A Crossing of the St. Louis, Brownsville & Mexico Railway and the Galveston, Harrisburg & San Antonio Railway
Allenhurst is on Caney Creek six miles northeast of Bay City in northeast Matagorda County. It was named after Allentown, Pennsylvania, the birthplace of Jeff N. Miller, an official of the St. Louis, Brownsville and Mexico Railway (SLB&M), which built through the area in 1905. Allenhurst became a stop for Missouri Pacific passenger trains from Brownsville to Houston as the rail line became part of the Missouri Pacific system.
When the SLB&M built through Allenhurst, it crossed an existing rail line built two years earlier by the New York, Texas and Mexican Railroad (NYT&M).

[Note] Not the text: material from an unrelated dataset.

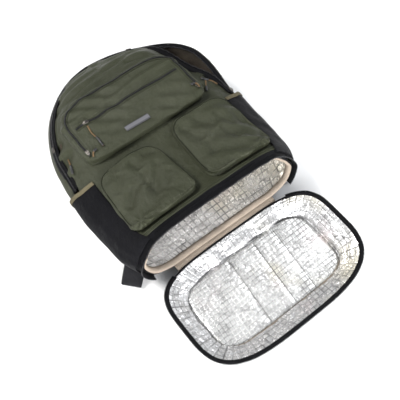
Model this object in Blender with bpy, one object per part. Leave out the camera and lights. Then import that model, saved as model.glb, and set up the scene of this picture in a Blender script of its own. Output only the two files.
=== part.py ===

The NYT&M had been chartered in 1877 to build a line from Rosenberg to Brownsville and was acquired by the Southern Pacific (SP) system in 1885. The NYT&M had constructed a 17-mile branch line from Van Vleck to Hawkinsville in 1903 which the SLB&M crossed when building through Allenhurst.
In 1905, the NYT&M was officially merged into the Galveston,
Harrisburg and San Antonio (GH&SA) railroad owned by SP. In
1929, a cabin interlocker, number 156, was established at the
crossing diamond. Within two years, it was deactivated as the
line from Van Vleck to Hawkinsville was abandoned. This may have
been the shortest lived interlocker in Texas. The SLB&M became a Missouri
Pacific property and the tracks are now part of Union Pacific's system.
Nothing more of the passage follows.